Neighborhood Averaging for Improving Outlier Detectors
Yang, Jiawei, Rahardja, Susanto, Franti, Pasi
–arXiv.org Artificial Intelligence
-- We hypothesize that similar objects should have similar outlier scores. To our knowledge, all existing outlier detectors calculate the outlier score for each object independently regardless of the outlier scores of the other objects. Therefore, they do not guarantee that similar objects have similar outlier scores. To verify our proposed hypothesis, we propose an outlier score post-processing technique for outlier detectors, called neighborhood averaging (NA), which pays attention to objects and their neighbors and guarantees them to have more similar outlier scores than their original scores. Given an object and its outlier score from any outlier detector, NA modifies its outlier score by combining it with its k nearest neighbors' scores. We demonstrate the effectivity of NA by using the well-known k-nearest neighbors (k-NN).

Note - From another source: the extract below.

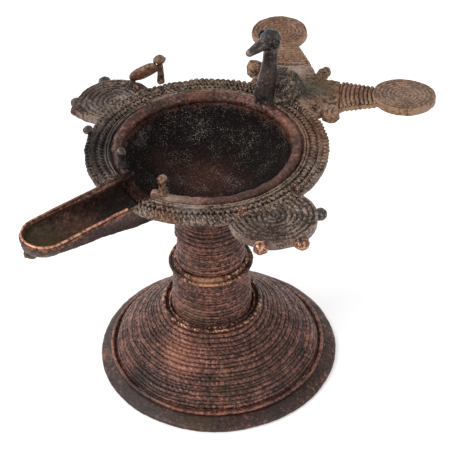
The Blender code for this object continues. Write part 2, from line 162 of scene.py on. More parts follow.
def apply_tool(piece, kind, **settings):
    """Adds one modifier to a piece and applies it."""
    pick_up(piece)
    tool = piece.modifiers.new(kind.lower(), kind)
    for name, value in settings.items():
        setattr(tool, name, value)
    bpy.ops.object.modifier_apply(modifier=tool.name)


def close_up(piece):
    """Joins the points that meet and turns every face outward."""
    pick_up(piece)
    bpy.ops.object.mode_set(mode="EDIT")
    bpy.ops.mesh.select_all(action="SELECT")
    bpy.ops.mesh.remove_doubles(threshold=MERGE)
    bpy.ops.mesh.normals_make_consistent(inside=False)
    bpy.ops.object.mode_set(mode="OBJECT")


def turned(name, outline, steps, levels=0):
    """Turns a closed outline of (radius, height) round the stem's centre line."""
    piece = draw_line(name, [(radius, 0.0, height) for radius, height in [*outline, outline[0]]])
    apply_tool(
        piece, "SCREW", steps=steps, render_steps=steps, use_merge_vertices=True, merge_threshold=MERGE
    )
    close_up(piece)
    if levels:
        apply_tool(piece, "SUBSURF", levels=levels, render_levels=levels)
    return piece


def stepped(edge, level, steps):
    """Outline points given by their steps out from an edge and up from a level."""
    return [(edge + out, level + up) for out, up in steps]


def thread(name, points, radius, sides=2):
    """Rolls a wax thread along a chain of points."""
    piece = draw_line(name, points)
    bpy.ops.object.convert(target="CURVE")
    piece = bpy.context.object
    piece.data.bevel_depth = radius * MM
    piece.data.bevel_resolution = sides
    piece.data.use_fill_caps = True
    bpy.ops.object.convert(target="MESH")
    close_up(bpy.context.object)
    return bpy.context.object


def sculpt(piece, shape):
    """Moves a piece's points by hand; shape takes their places in millimetres and gives new ones."""
    mesh = piece.data
    places = np.empty(len(mesh.vertices) * 3)
    mesh.vertices.foreach_get("co", places)
    moved = shape(places.reshape(-1, 3) / MM) * MM
    mesh.vertices.foreach_set("co", moved.ravel())
    mesh.update()


def shift(piece, x, y, z=0.0):
    sculpt(piece, lambda places: places + (x, y, z))


def cloud(size, kind="GRAYSCALE"):
    """A cloudy pattern with lumps of a size in millimetres."""
    pattern = bpy.data.textures.new("clay", "CLOUDS")
    pattern.noise_scale = size * MM
    pattern.noise_depth = 2
    pattern.cloud_type = kind
    return pattern


def roughen(piece, size, depth):
    """Raises and sinks the surface as grit in the mould does."""
    apply_tool(piece, "DISPLACE", texture=cloud(size), texture_coords="LOCAL", strength=3 * depth * MM)


def wander(piece, size, depth):
    """Lets a shape stray from true, as wax laid by hand does."""
    apply_tool(
        piece,
        "DISPLACE",
        texture=cloud(size, "COLOR"),
        texture_coords="LOCAL",
        direction="RGB_TO_XYZ",
        strength=3 * depth * MM,
    )


def pour(piece, stray, *grits):
    """Lets a shape stray from true and then roughens it; stray and each grit are a size and a depth."""
    wander(piece, *stray)
    for grit in grits:
        roughen(piece, *grit)


def fuse(piece, grain):
    """Melts a piece's parts into one skin, as the pour does."""
    apply_tool(piece, "REMESH", mode="VOXEL", voxel_size=grain * MM)


def join(name, pieces):
    """Joins several shapes into one piece."""
    pick_up(pieces[0])
    for piece in pieces:
        piece.select_set(True)
    bpy.ops.object.join()
    joined = bpy.context.object
    joined.name = name
    return joined


def copy_round(piece, count, turn):
    """Copies a shape round the stem's centre line, each copy a turn in degrees from the last."""
    put_down()
    bpy.ops.object.empty_add(rotation=(0.0, 0.0, math.radians(turn)))
    guide = bpy.context.object
    apply_tool(
        piece,
        "ARRAY",
        count=count,
        use_relative_offset=False,
        use_object_offset=True,
        offset_object=guide,
    )
    bpy.data.objects.remove(guide)


def drawn_out(name, stations, sides=16, levels=1):
    """Draws a round bar out from place to place; each station is (place, half width, half height)."""
    put_down()
    places = [Vector(place) * MM for place, _, _ in stations]
    heading = (places[-1] - places[0]).normalized()
    facing = heading.to_track_quat("Z", "Y")
    bpy.ops.mesh.primitive_circle_add(
        vertices=sides, radius=MM, fill_type="NGON", location=places[0], rotation=facing.to_euler()
    )
    piece = bpy.context.object
    piece.name = name
    bpy.ops.object.transform_apply(location=True, rotation=True)
    bpy.ops.object.mode_set(mode="EDIT")
    turn = facing.to_matrix()
    last_place, last_size = places[0], (1.0, 1.0)
    for place, (_, width, height) in zip(places, stations):
        if place != last_place:
            bpy.ops.mesh.extrude_region_move(TRANSFORM_OT_translate={"value": place - last_place})
        bpy.ops.transform.resize(
            value=(width / last_size[0], height / last_size[1], 1.0),
            orient_matrix=turn.transposed(),
            orient_matrix_type="LOCAL",
            orient_type="LOCAL",
            center_override=place,
        )
        last_place, last_size = place, (width, height)
    bpy.ops.object.mode_set(mode="OBJECT")
    close_up(piece)
    if levels:
        apply_tool(piece, "SUBSURF", levels=levels, render_levels=levels)
    return piece


def pellet(name, place, radii, segments=20):
    """Presses a pellet of wax on, not quite round."""
    put_down()
    bpy.ops.mesh.primitive_uv_sphere_add(segments=segments, ring_count=segments // 2 + 2, radius=MM)
    piece = bpy.context.object
    piece.name = name
    bpy.ops.transform.resize(value=radii)
    bpy.ops.object.transform_apply(scale=True)
    shift(piece, *place)
    wander(piece, 2.5 * radii[0] / 3, 0.12 * radii[0])
    return piece


ROW_POINTS = (0.0, 0.12, 0.32, 0.5, 0.68, 0.88)  # shares of a row's width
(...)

Experimental results show that NA improves all 10 tested baseline detectors by 13% (from 0.70 to 0.79 AUC) on average evaluated on nine real-world datasets. Moreover, even outlier detectors that are already based on k-NN are also improved. The experiments also show that in some applications, the choice of detector is no more significant when detectors are jointly used with NA, which may pose a challenge to the generally considered idea that the data model is the most important factor. Outliers are objects that significantly deviate from other objects. Outliers can indicate useful information, which can be applied in applications such as fraud detection [1, 2], abnormal time series [3, 4], and traffic patterns [5, 6]. Outliers can also be harmful because they are generally unwanted, can be considered errors, and may have biased statistical analysis for applications like clustering [7, 8]. Recently, outlier detection has also been applied to manufacturing data [9] and industrial applications [10]. For these reasons, outliers need to be detected. Most outlier detectors calculate the so-called outlier score for every object independently and then calculate the threshold scores that deviate significantly from the others and label them as outliers [11].
arXiv.org Artificial Intelligence
Mar-17-2023